Tales of personnel managers who sift through reams of indistinguishable CVs only to employ anti-social graduates who cannot count or spell must now be very familiar to Sir Ron Dearing and his committee of inquiry into higher education. Sir Ron has made no secret of his desire to hear the voice of business when he remoulds higher education for the millennium.

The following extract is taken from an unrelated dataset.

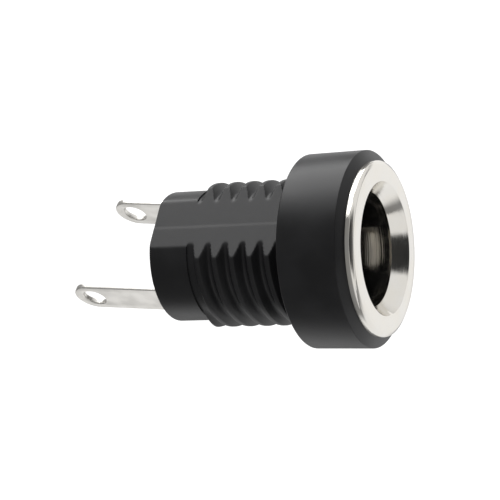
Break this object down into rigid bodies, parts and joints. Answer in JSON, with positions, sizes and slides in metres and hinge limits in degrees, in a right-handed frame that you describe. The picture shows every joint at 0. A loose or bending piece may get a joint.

But in what has been described as "perhaps the most comprehensive survey ever undertaken on employer attitudes", researchers have re-affirmed that a degree educated employee brings tremendous added value to a business. Yes, key numeracy, literacy, information technology and communication skills are crucial, but the unique "sparky" blend of intelligence, flexibility, and adaptability that is already being provided by a degree education is the key to success in the new, dynamic and uncertain workplace.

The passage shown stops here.